The question presented is:
Whether, when a plaintiff asserts new claims, federal preclusion principles can bar a defendant from raising defenses that were not actually litigated and resolved in any prior case between the parties.
In its petition, Lucky argues that the Second Circuit’s ruling conflicts with rulings from the Ninth (e.g., Orff v. United States, 358 F.3d 1137 (9th Cir. 2004), aff’d on other grounds, 545 U.S. 596 (2005)), Eleventh (e.g., McKinnon v. Blue Cross & Blue Shield of Alabama, 935 F.2d 1187 (11th Cir. 1991)) and Federal (e.g., Nasalok Coating Corp. v. Nylok Corp., 522 F.3d 1320, 1327 (Fed. Cir. 2008)) circuits. Lucky also argues that claim preclusion does not bar defenses that were not litigated in an earlier case, even though they could have been, where “the claims in the second case arise from different transactions and occurrences.”
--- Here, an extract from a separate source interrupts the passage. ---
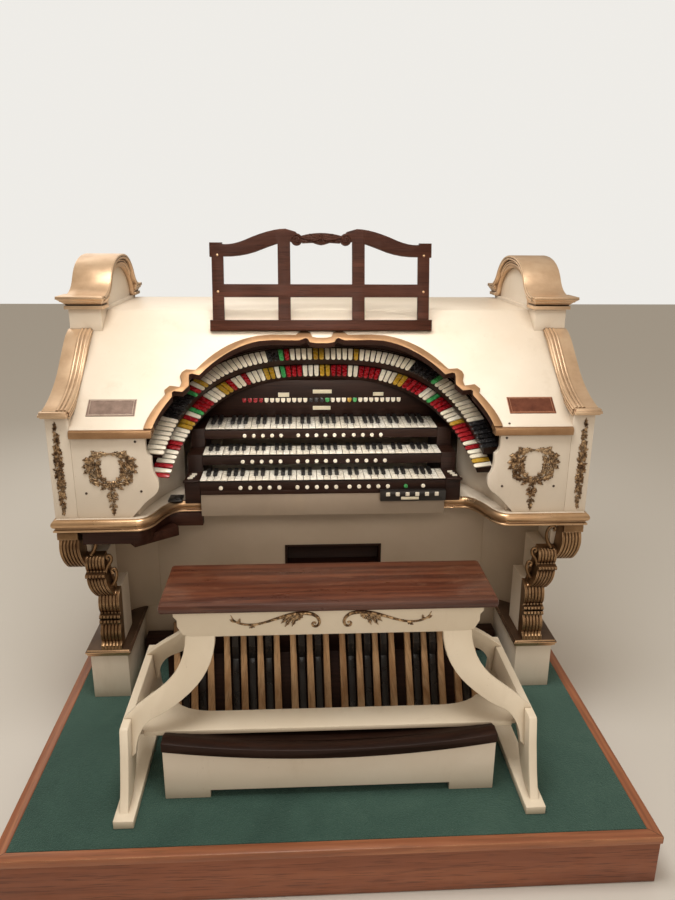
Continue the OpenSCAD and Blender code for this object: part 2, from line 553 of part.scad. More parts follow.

Lucky further contends that issue preclusion also does not bar such defenses “because they were never actually litigated.” Additionally, Lucky argues that the Second Circuit’s holding is inconsistent with Rule 13(a) of the Federal Rules, which provides that only the compulsory counterclaims must be raised at the first opportunity. Finally, Lucky argues that the “defense preclusion” rule as applied by the Second Circuit is particularly prejudicial to defendants in trademark cases because trademark rights change over time and successive litigation is very common.